Maryland Attorney General Brian E. Frosh is warning consumers of an increase in reports of extortion scams, in which thieves are using email to threaten victims into paying a ransom to prevent certain personal information from being circulated online.

In this world of greater and greater connectivity, scammers are preying on fears that our safety, security, and privacy are at risk inside our own homes. In what is being called the “Internet of Things,” many of our devices, including webcams, watches, smart TVs, smartphones, and even home utilities are connected to each other and to the Internet.

It’s true that this connectivity makes those devices at risk for hacking and violations of privacy when it comes to what data the devices are collecting and storing. However, the chances that these devices are being used to secretly “spy” on your activities within your home are slim. Scammers are using this unfounded fear to try and extort money from individuals, usually through an email, by threatening to release “embarrassing” videos or photos to the victim’s email contacts. Let’s cut to the chase: this is a scam.

One of the tricks these scammers use is to tell you they have your password for a certain account, and then reveal the password in the email. You may have noticed that this is, in fact, a password that you use or have used in the past. Usually, the scammers have accessed these passwords by breaking into large corporate databases, and almost certainly have not actually accessed your email or other private accounts.

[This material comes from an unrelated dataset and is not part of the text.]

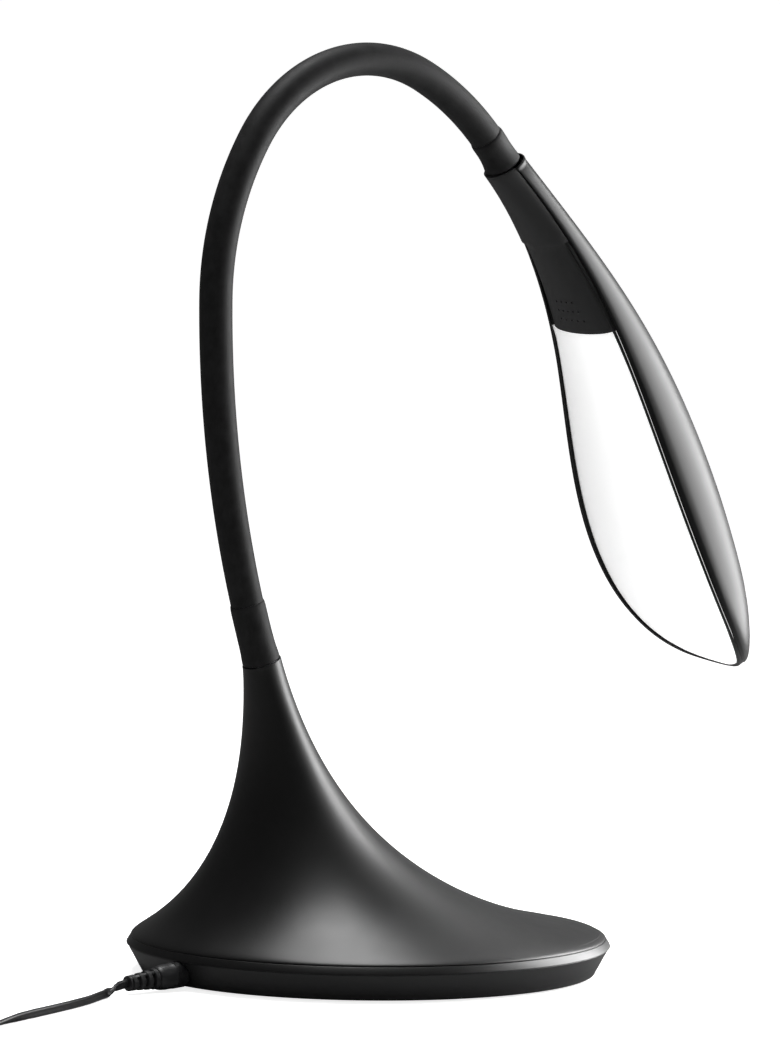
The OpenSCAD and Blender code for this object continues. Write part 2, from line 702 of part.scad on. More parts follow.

Under no circumstances should you pay any money, whether through wire transfer, online payment application, gift card, or Bitcoin, to any person or group that claims to have embarrassing videos, audio tapes, or photos of you or your family. If you do receive an email that tries to extort you in this way, follow these steps:

  1. Change your email password immediately, and do not use a password that you have used previously.
  2. Do not click on any links in the email; instead, just delete it.
  3. If you have the option, block that sender from sending you further emails.
  4. If you are worried about being seen through your webcam (although highly unlikely), do what the information technology professionals have been doing for years: put a piece of black tape over the camera and only take it off when you need to use the camera.

“If you get a threatening email like this, delete it,” said Attorney General Frosh. “It’s a numbers game for these thieves; only one person has to fall for it for the scammer to make thousands of dollars. Don’t fall for it; it’s a scam, plain and simple.”

This scam is hitting email users worldwide. If you have been a victim and paid a ransom to one of these crooks, please report the theft to your local police. You are definitely NOT the only victim, and by reporting your experience, you can help put these criminals out of business.